A hydathode is a type of secretory tissue in leaves, usually found in Angiosperms, that secretes water through pores in the epidermis or margin of leaves, typically at the tip of a marginal tooth or serration. Hydathodes are mainly found in aquatic plants and in some herbaceous plants growing in moist places. They probably evolved from modified stomata, and are connected to the plant vascular system by a vascular bundle. Hydathodes are commonly seen in water lettuce, water hyacinth, rose, balsam, and many other species.
Hydathodes are made of a group of living cells with numerous intercellular spaces filled with water, but few or no chloroplasts, and represent modified bundle-ends. These cells (called epithem cells) open out into one or more sub-epidermal chambers. These, in turn, communicate with the exterior through an open water stoma or open pore.

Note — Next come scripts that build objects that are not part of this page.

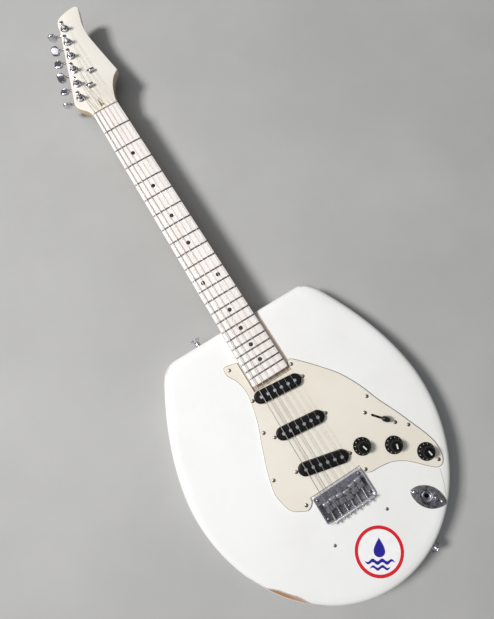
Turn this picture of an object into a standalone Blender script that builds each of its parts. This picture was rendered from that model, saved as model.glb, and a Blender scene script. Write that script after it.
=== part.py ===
"""Electric guitar whose body is a toilet lid on a core slab. It lies on its back, face up.

Metres, +Z up. x = 0 is the neck's centre line, +X the treble side, +Y runs to the headstock.
y = 0 is the lid's widest line and z = 0 the flat back. One object for each physical piece.
"""
import math

import bpy
import bmesh
from mathutils import Matrix, Vector

# Clearances
SEAT = 0.0003               # between two pieces that rest on each other
RUN = 0.0003                # between a turning or sliding piece and what carries it
BORE = 0.0004               # around a screw, bolt or string in its hole

# Body: the lid outline is an ellipse below y = 0 and a tapering flank up to the hinge end
HALF_WIDTH = 0.186
BUTT_REACH = 0.214
HINGE_REACH = 0.200
FLANK_TAPER = 0.354
FLANK_POWER = 1.8
HINGE_CORNER = 0.028
BODY_SHIFT = -0.0025        # the lid sits a little to the bass side of the neck
LID_THICKNESS = 0.0155
CORE_THICKNESS = 0.0292
CORE_INSET = 0.0006
CONTROL_FLOOR = 0.007       # wood left under the control and jack cavities

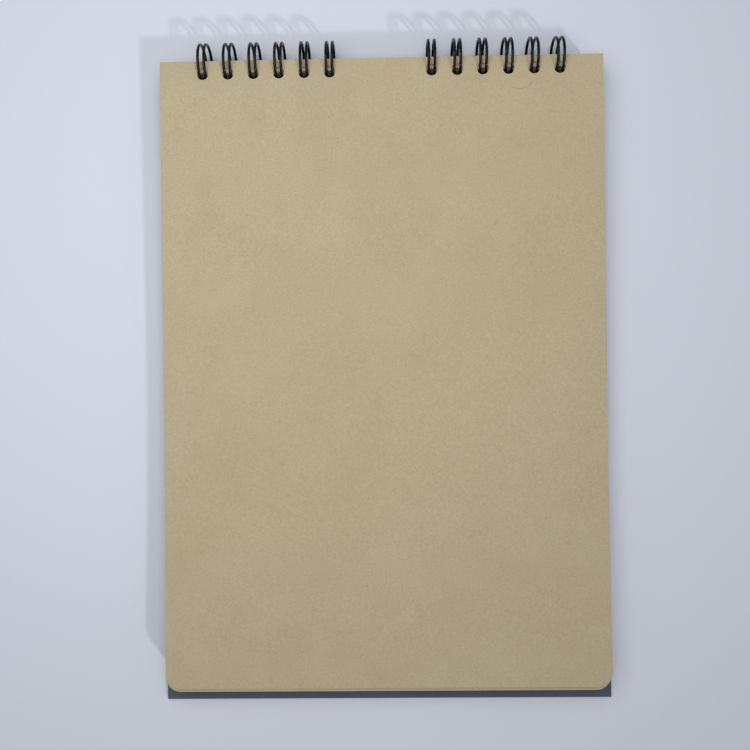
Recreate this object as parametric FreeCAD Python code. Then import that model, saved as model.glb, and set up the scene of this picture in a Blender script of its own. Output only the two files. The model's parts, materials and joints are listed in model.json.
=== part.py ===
# A5 notebook bound along its short top edge by two black twin-loop wire combs.
#
# Five pieces make it up: a kraft card front cover, a block of kraft leaves, a larger
# slate-blue board as back cover, and the two wire combs that the other three turn on.
# Each comb is a single wire: a flat zig-zag of narrow fingers, rolled round a cylinder
# until the fingers' tips come back to the bars that join their roots. That seam lies
# between the last leaf and the back cover, where it stops neither of them from turning.
#
# Everything is drawn about the axis of the loops (X to the right, Y towards the spine,
# Z out of the front cover) and then laid on the table, where the loops and the far edge
# of the back cover touch it. The origin is the middle of the space that it stands on.

import FreeCAD
import Part

import math
import os

from FreeCAD import Vector

# Leaves and covers, in millimetres
LEAF_WIDTH = 147.0
LEAF_LENGTH = 208.0
LEAF_CORNER_R = 5.0
FRONT_COVER_T = 0.4
PAGES_T = 5.4
BACK_COVER_T = 1.2
BACK_COVER_SIDE_OVERHANG = 2.0
BACK_COVER_FOOT_OVERHANG = 7.0
COVER_GAP = 0.02
FOOT_GAP = 0.05

# Round holes punched along the spine edge
HOLE_D = 3.8
HOLE_TO_EDGE = 4.3
HOLE_PITCH = 25.4 / 3.0
LOOPS_PER_COMB = 6
LOOPS_LEFT_OUT = 3
FRONT_COVER_SLIP = 0.4
PAGES_SLIP = 0.0
BACK_COVER_SLIP = 0.1

# Wire
WIRE_D = 0.95
LOOP_R = 6.3
FRONT_FACE_ABOVE_AXIS = 3.9
FINGER_WIDTH = 2.0
ROOT_BEND_R = 0.6
CUT_END = 1.0
TIP_GAP = 0.6
PAGES_TO_SEAM = 0.1
SEAM_TO_BACK_COVER = 0.3

# The wire is drawn as a six-sided bar in short chords, which keeps 24 rings of it light
WIRE_SIDES = 6
LEG_CHORDS = 14
TIP_CHORDS = 4
BEND_CHORDS = 2

# Heights above the loops' axis
SEAM_T = PAGES_TO_SEAM + WIRE_D + SEAM_TO_BACK_COVER
FRONT_COVER_Z = FRONT_FACE_ABOVE_AXIS - FRONT_COVER_T
PAGES_TOP_Z = FRONT_COVER_Z - COVER_GAP
PAGES_Z = PAGES_TOP_Z - PAGES_T
SEAM_Z = PAGES_Z - PAGES_TO_SEAM - WIRE_D / 2
BACK_COVER_TOP_Z = PAGES_Z - SEAM_T
BACK_COVER_Z = BACK_COVER_TOP_Z - BACK_COVER_T
LOOP_OUTER_R = LOOP_R + WIRE_D / 2

ALONG_X = Vector(1, 0, 0)
ORIGIN = Vector(0, 0, 0)


def wire_y(z):
    """Where the loops cross the height z, on the side that runs through the holes."""
    return -math.sqrt(LOOP_R**2 - z**2)


def comb_loop_centres(side):
    """X of each loop of the left (side -1) or right (side 1) comb, from left to right."""
    rows = 2 * LOOPS_PER_COMB + LOOPS_LEFT_OUT
    first = 0 if side < 0 else LOOPS_PER_COMB + LOOPS_LEFT_OUT
    return [(first + i - (rows - 1) / 2) * HOLE_PITCH for i in range(LOOPS_PER_COMB)]


def hole_centres():
    return comb_loop_centres(-1) + comb_loop_centres(1)


def sheet_outline(width, length, hole_y, z, corner_r):
    """Outline of a sheet with a square spine edge and two foot corners, round if corner_r isn't 0."""
    right = width / 2
    spine = hole_y + HOLE_TO_EDGE
    foot = spine - length
    if corner_r == 0:
        corners = [(-right, spine), (right, spine), (right, foot), (-right, foot), (-right, spine)]
        return Part.makePolygon([Vector(x, y, z) for x, y in corners])
    inset = corner_r * (1 - math.sqrt(0.5))
    a, b = Vector(-right, foot + corner_r, z), Vector(-right, spine, z)
    c, d = Vector(right, spine, z), Vector(right, foot + corner_r, z)
    e, f = Vector(right - corner_r, foot, z), Vector(-right + corner_r, foot, z)
    right_mid = Vector(right - inset, foot + inset, z)
    left_mid = Vector(-right + inset, foot + inset, z)
    edges = [
        Part.LineSegment(a, b),
        Part.LineSegment(b, c),
        Part.LineSegment(c, d),
        Part.Arc(d, right_mid, e),
        Part.LineSegment(e, f),
        Part.Arc(f, left_mid, a),
    ]
    return Part.Wire([edge.toShape() for edge in edges])


def hole_outlines(hole_y, z):
    up = Vector(0, 0, 1)
    return [Part.Wire([Part.Circle(Vector(x, hole_y, z), up, HOLE_D / 2).toShape()]) for x in hole_centres()]


def punched_sheet(width, length, thickness, hole_y, z, corner_r):
    """A flat cover or block of leaves of one thickness, its underside at z."""
    face = Part.Face([sheet_outline(width, length, hole_y, z, corner_r)] + hole_outlines(hole_y, z))
    return face.extrude(Vector(0, 0, thickness))


def pages_hole_y():
    """Y of the block's holes, midway in what the loops' arc needs from its top leaf to its last."""
    least = max(wire_y(PAGES_Z), wire_y(PAGES_TOP_Z))
    return (least - LOOP_R) / 2 + PAGES_SLIP


def make_front_cover():
    hole_y = wire_y(FRONT_COVER_Z + FRONT_COVER_T / 2) + FRONT_COVER_SLIP
    return punched_sheet(LEAF_WIDTH, LEAF_LENGTH, FRONT_COVER_T, hole_y, FRONT_COVER_Z, LEAF_CORNER_R)


def make_pages():
    return punched_sheet(LEAF_WIDTH, LEAF_LENGTH, PAGES_T, pages_hole_y(), PAGES_Z, LEAF_CORNER_R)


def back_cover_flat_y():
    """Y of the board's holes and of its foot edge, while it is still parallel to the leaves."""
    hole_y = wire_y(BACK_COVER_Z + BACK_COVER_T / 2) + BACK_COVER_SLIP
    return hole_y, hole_y + HOLE_TO_EDGE - LEAF_LENGTH - BACK_COVER_FOOT_OVERHANG


def back_cover_lean():
    """Where and how far the board turns: the wire's seam holds it off the leaves, and their feet lie on it."""
    seam_y = wire_y(SEAM_Z)
    pages_foot_y = pages_hole_y() + HOLE_TO_EDGE - LEAF_LENGTH
    angle = math.atan2(SEAM_T - FOOT_GAP, seam_y - pages_foot_y)
    return Vector(0, seam_y, BACK_COVER_TOP_Z), FreeCAD.Rotation(ALONG_X, -math.degrees(angle))


def make_back_cover():
    width = LEAF_WIDTH + 2 * BACK_COVER_SIDE_OVERHANG
    hole_y, foot_y = back_cover_flat_y()
    length = hole_y + HOLE_TO_EDGE - foot_y
    board = punched_sheet(width, length, BACK_COVER_T, hole_y, BACK_COVER_Z, 0)
    pivot, lean = back_cover_lean()
    board.Placement = FreeCAD.Placement(ORIGIN, lean, pivot)
    return board


def quarter_bend(x, turn):
    """Flat pattern of the bend between a bar and the leg at x: turn is -1 on a finger's left, 1 on its right."""
    angles = [math.pi / 2 * k / BEND_CHORDS for k in range(BEND_CHORDS + 1)]
    bend = [(x + turn * ROOT_BEND_R * (1 - math.cos(t)), ROOT_BEND_R * (1 - math.sin(t))) for t in angles]
    return bend if turn > 0 else bend[::-1]


def finger(x):
    """Flat pattern of one finger: up its left leg, round the tip and down its right leg, as (x, distance)."""
    half = FINGER_WIDTH / 2
    leg_end = 2 * math.pi * LOOP_R - TIP_GAP - half
    steps = [ROOT_BEND_R + (leg_end - ROOT_BEND_R) * k / LEG_CHORDS for k in range(1, LEG_CHORDS)]
    turns = [math.pi * k / TIP_CHORDS for k in range(TIP_CHORDS + 1)]
    left = quarter_bend(x - half, -1) + [(x - half, s) for s in steps]
    tip = [(x - half * math.cos(t), leg_end + half * math.sin(t)) for t in turns]
    right = [(x + half, s) for s in reversed(steps)] + quarter_bend(x + half, 1)
    return left + tip + right


def rolled(x, distance):
    """A point of the flat pattern, rolled round the loops' axis from the seam."""
    angle = math.pi - math.asin(SEAM_Z / LOOP_R) - distance / LOOP_R
    return Vector(x, LOOP_R * math.cos(angle), LOOP_R * math.sin(angle))


def mitre_normal(before, point, after):
    """Normal of the plane where two chords of the wire meet."""
    return ((point - before).normalize() + (after - point).normalize()).normalize()


def wire_through(points):
    """Straight bars of wire through the points, mitred where they meet, as one closed solid.

    The section's corners stand out as far as gives it the area of the round wire."""
    along = (points[1] - points[0]).normalize()
    outward = Vector(0, points[0].y, points[0].z).normalize()
    side = along.cross(outward)
    step = 2 * math.pi / WIRE_SIDES
    corner_r = WIRE_D / 2 * math.sqrt(step / math.sin(step))
    turns = [step * (k + 0.5) for k in range(WIRE_SIDES)]
    ring = [points[0] + (outward * math.cos(t) + side * math.sin(t)) * corner_r for t in turns]
    rings = [ring]
    for i in range(1, len(points)):
        along = (points[i] - points[i - 1]).normalize()
        last = i == len(points) - 1
        normal = along if last else mitre_normal(points[i - 1], points[i], points[i + 1])
        ring = [p + along * ((points[i] - p).dot(normal) / along.dot(normal)) for p in ring]
        rings.append(ring)
    faces = []
    for near, far in zip(rings, rings[1:]):
        for k in range(WIRE_SIDES):
            n = (k + 1) % WIRE_SIDES
            faces.append(Part.Face(Part.makePolygon([near[k], near[n], far[n], far[k], near[k]])))
    for end in (rings[0], rings[-1]):
        faces.append(Part.Face(Part.makePolygon(end + end[:1])))
    solid = Part.Solid(Part.makeShell(faces))
    if solid.Volume < 0:
        solid.reverse()
    return solid


def make_wire_comb(side):
    """One comb: all its fingers and bars are a single wire, cut off just past the end fingers."""
    centres = comb_loop_centres(side)
    reach = FINGER_WIDTH / 2 + ROOT_BEND_R + CUT_END
    pattern = [(centres[0] - reach, 0.0)]
    for x in centres:
        pattern += finger(x)
    pattern.append((centres[-1] + reach, 0.0))
    return wire_through([rolled(x, s) for x, s in pattern])


def resting_place():
    """Placement that lays the notebook on the table and puts the origin in the middle of its underside.

    It rests on the loops and on the lower foot edge of the back cover."""
    pivot, lean = back_cover_lean()
    foot = pivot + lean.multVec(Vector(0, back_cover_flat_y()[1], BACK_COVER_Z) - pivot)
    tip = math.asin(LOOP_OUTER_R / foot.Length) - math.atan2(-foot.z, -foot.y)
    turn = FreeCAD.Rotation(ALONG_X, math.degrees(tip))
    foot_y = turn.multVec(foot).y
    return FreeCAD.Placement(Vector(0, -(LOOP_OUTER_R + foot_y) / 2, LOOP_OUTER_R), turn)


def main():
    os.makedirs("parts", exist_ok=True)
    pieces = {
        "front_cover": make_front_cover(),
        "page_block": make_pages(),
        "back_cover": make_back_cover(),
        "left_wire_comb": make_wire_comb(-1),
        "right_wire_comb": make_wire_comb(1),
    }
    place = resting_place()
    for name, solid in pieces.items():
        solid.Placement = place.multiply(solid.Placement)
        solid.exportStep(f"parts/{name}.step")
        box = solid.BoundBox
        print(name, solid.ShapeType, solid.isValid(), round(solid.Volume, 2), box)
    print("loop axis", place.multVec(ORIGIN), "tip", math.degrees(place.Rotation.Angle))


main()
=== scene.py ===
import json
import math

import bmesh
import bpy
from mathutils import Matrix, Vector
from mathutils.geometry import delaunay_2d_cdt


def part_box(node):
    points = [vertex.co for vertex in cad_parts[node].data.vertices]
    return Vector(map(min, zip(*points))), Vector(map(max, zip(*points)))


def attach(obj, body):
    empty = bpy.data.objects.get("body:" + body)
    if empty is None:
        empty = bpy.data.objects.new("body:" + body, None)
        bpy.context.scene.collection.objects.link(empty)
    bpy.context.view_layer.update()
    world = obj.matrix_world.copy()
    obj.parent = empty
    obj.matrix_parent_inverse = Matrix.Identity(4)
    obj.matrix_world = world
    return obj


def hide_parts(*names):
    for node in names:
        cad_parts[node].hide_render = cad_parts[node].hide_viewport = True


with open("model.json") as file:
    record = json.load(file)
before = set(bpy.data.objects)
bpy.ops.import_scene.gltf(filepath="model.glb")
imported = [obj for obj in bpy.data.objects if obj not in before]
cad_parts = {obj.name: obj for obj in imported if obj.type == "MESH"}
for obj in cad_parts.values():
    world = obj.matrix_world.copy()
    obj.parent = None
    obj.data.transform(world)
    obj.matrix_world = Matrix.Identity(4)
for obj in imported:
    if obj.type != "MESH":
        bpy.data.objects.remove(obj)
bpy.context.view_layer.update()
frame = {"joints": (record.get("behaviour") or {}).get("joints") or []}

# The front cover is a sheet of uncoated kraft card, the size of the leaves, with square corners at
# the spine and round ones at the foot. Twelve round holes are punched along the spine and hang it
# on the wire, and its foot has started to curl up with use.
LEAF_CORNER_R = 0.005
FRONT_COVER_T = 0.0004
HOLE_R = 0.0019
HOLE_TO_EDGE = 0.0043
HOLE_PITCH = 0.0254 / 3
LOOPS_PER_COMB = 6
LOOPS_LEFT_OUT = 3
HOLE_SIDES = 40
CORNER_STEPS = 10
LAST_ROW_FROM_FOOT = 0.004
COVER_ROWS = 44
CURL_START = 0.080
COVER_CURL = 0.0031


def slab(node, thickness):
    """Width, length and place of a flat piece from its box at rest; its head edge is the higher end.

    The place takes a sheet drawn from its lower head edge to where the real one lies."""
    low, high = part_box(node)
    run, rise = high.y - low.y, high.z - low.z
    length = math.sqrt(run**2 + rise**2 - thickness**2)
    tilt = math.atan2(rise, run) - math.atan2(thickness, length)
    head = Vector((0, high.y, high.z - thickness * math.cos(tilt)))
    return high.x - low.x, length, Matrix.Translation(head) @ Matrix.Rotation(tilt, 4, "X")


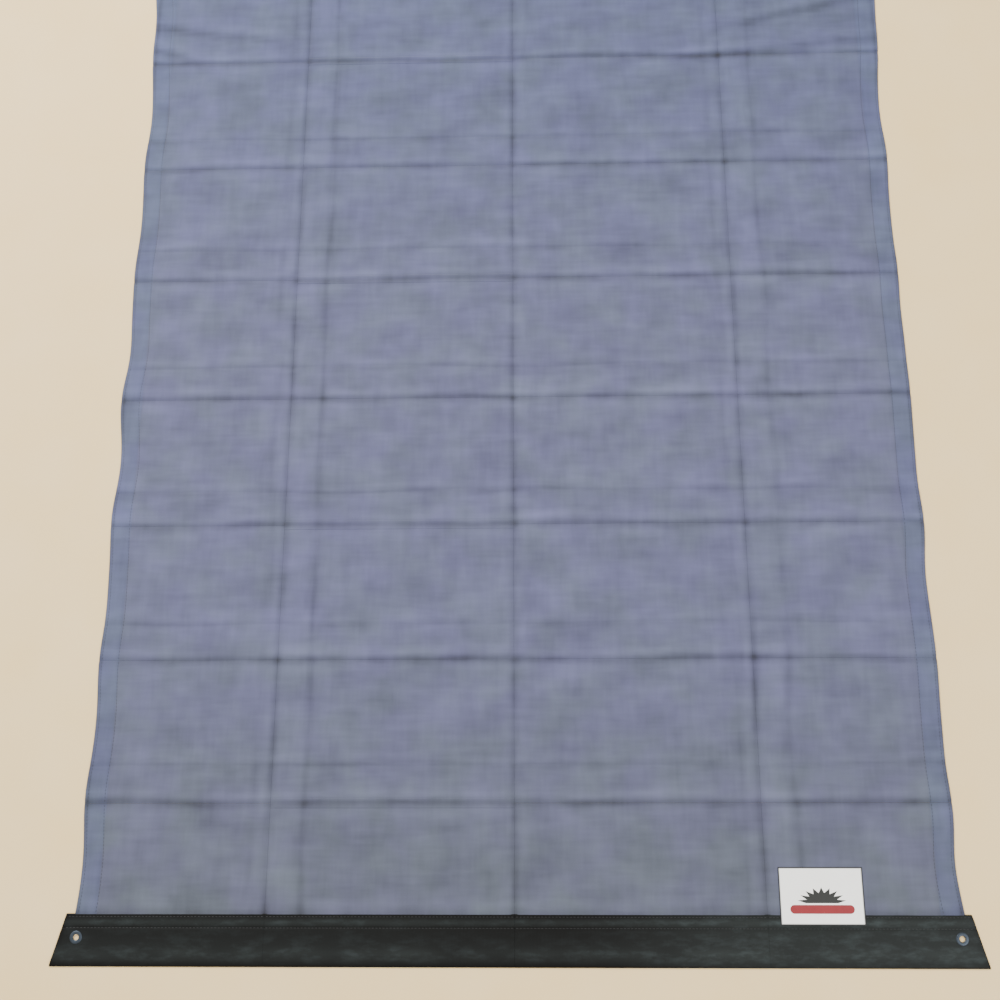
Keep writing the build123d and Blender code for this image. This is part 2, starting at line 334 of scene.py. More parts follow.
@dataclass(frozen=True)
class Ripple:
    """Smooth, repeatable unevenness: a sum of sine waves in fixed random directions.

    Attributes:
        seed: Which set of waves.
        shortest: The shortest wave.
        longest: The longest wave.
        waves: How many are summed.
    """

    seed: int
    shortest: float
    longest: float
    waves: int = 14

    def __call__(self, x: np.ndarray, y: np.ndarray) -> np.ndarray:
        """Returns the unevenness at each point, mostly between -1 and 1."""
        draw = np.random.default_rng(self.seed)
        total = np.zeros(np.broadcast(x, y).shape)
        for _ in range(self.waves):
            turn, phase = draw.uniform(0, 2 * math.pi, 2)
            wave = 2 * math.pi / draw.uniform(self.shortest, self.longest)
            total = total + np.sin(wave * (x * math.cos(turn) + y * math.sin(turn)) + phase)
        return total / math.sqrt(self.waves)


@dataclass(frozen=True)
class Shell:
    """A closed sheet on a grid of points: a top face, an underside and a rim.

    Attributes:
        x: The grid's x places, by column and row.
        y: Its y places.
        top: The height of the top face.
        bottom: The height of the underside.
    """

    x: np.ndarray
    y: np.ndarray
    top: np.ndarray
    bottom: np.ndarray

    def build(self, name: str, materials: list) -> bpy.types.Object:
        """Makes the piece.

        Args:
            name: The piece's name.
            materials: The top face's material, and the underside's if it differs.

        Returns:
            The object.
        """
        across, along = self.x.shape
        count = across * along
        points = np.concatenate([
            np.stack([self.x, self.y, self.top], axis=-1).reshape(-1, 3),
            np.stack([self.x, self.y, self.bottom], axis=-1).reshape(-1, 3),
        ])
        number = np.arange(count).reshape(across, along)
        quads = np.stack([number[:-1, :-1], number[1:, :-1], number[1:, 1:], number[:-1, 1:]], axis=-1)
        quads = quads.reshape(-1, 4)
        rim = np.concatenate([number[:, 0], number[-1, 1:], number[-2::-1, -1], number[0, -2::-1]])
        following = rim[1:]
        rim = rim[:-1]
        sides = np.stack([rim, rim + count, following + count, following], axis=-1)
        faces = np.concatenate([quads, quads[:, ::-1] + count, sides])
        index = [0] * len(quads) + [len(materials) - 1] * len(quads) + [0] * len(sides)
        return make_piece(name, points, faces.tolist(), materials, index)


def grid_lines(low: float, high: float, features: tuple, step: float = 7 * MM) -> np.ndarray:
    """Spaces grid lines evenly, and closely beside creases and seams.

    Args:
        low: The first line.
        high: The last line.
        features: The places that need close lines.
        step: The usual spacing.

    Returns:
        The places of the lines, in order.
    """
    offsets = [0, 0.5, 1.0, 1.6, 2.4, 3.4, 4.8, 6.2, 9.0, 13.0]
    closest = 0.35 * MM
    close = [f + side * o * MM for f in features for o in offsets for side in (-1, 1)]
    even = np.linspace(low, high, max(2, round((high - low) / step)))
    wanted = sorted([v for v in close if low < v < high] + even[1:-1].tolist())
    kept = [low]
    for value in wanted:
        if value - kept[-1] > closest and high - value > closest:
            kept.append(value)
    return np.array(kept + [high])


# --------------------------------------------------------------------------- where things are


@dataclass(frozen=True)
class Layout:
    """The places of the creases and edges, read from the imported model.

    Attributes:
        columns: The left edge, the three column creases and the right edge.
        rows: The near end, the seven row creases and the far end.
        slit: What the cloth of two neighbouring panels leaves between it.
        band_reach: How far an end band lies over the sheet.
        overhang: How far it stands out past the sheet's end.
    """

    columns: tuple[float, ...]
    rows: tuple[float, ...]
    band_reach: float
    overhang: float
    slit: float = 0.1 * MM

    @classmethod
    def from_frame(cls) -> "Layout":
        """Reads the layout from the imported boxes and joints."""
        place = {joint["name"]: joint["pos_m"] for joint in frame["joints"]}
        near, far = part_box("panel_1a")[0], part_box("panel_8d")[1]
        folds = [place[name][0] for name in ("left_flap_1", "centre_fold_1", "right_flap_1")]
        band_low, band_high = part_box("near_band_b")
        return cls(
            columns=(near.x, *folds, far.x),
            rows=(near.y, *[place[f"row_fold_{i}"][1] for i in ROWS if i < len(ROWS)], far.y),
            band_reach=band_high.y - near.y,
            overhang=near.y - band_low.y,
        )

    def span_x(self, column: Column) -> tuple[float, float]:
        """Returns a column's low and high x, with half the slit left at each crease."""
        number = list(Column).index(column)
        low, high = self.columns[number:number + 2]
        low += self.slit / 2 if number else 0
        high -= self.slit / 2 if number < len(Column) - 1 else 0
        return low, high

    def span_y(self, row: int) -> tuple[float, float]:
        """Returns a row's low and high y, with half the slit left at each crease."""
        low, high = self.rows[row - 1:row + 1]
        low += self.slit / 2 if row > 1 else 0
        high -= self.slit / 2 if row < len(ROWS) else 0
        return low, high

    @property
    def band_edges(self) -> tuple[float, float]:
        """The y of the near and the far band's inner edges."""
        return self.rows[0] + self.band_reach, self.rows[-1] - self.band_reach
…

The water stoma structurally resembles an ordinary stoma, but is usually larger and has lost the power of movement.
Hydathodes are involved in the process of guttation, in which positive xylem pressure (due to root pressure) causes liquid to exude from the pores. Some halophytes possess glandular trichomes that actively secrete salt in order to reduce the concentration of cytotoxic inorganic ions in their cytoplasm; this may lead to the formation of a white powdery substance on the surface of the leaf.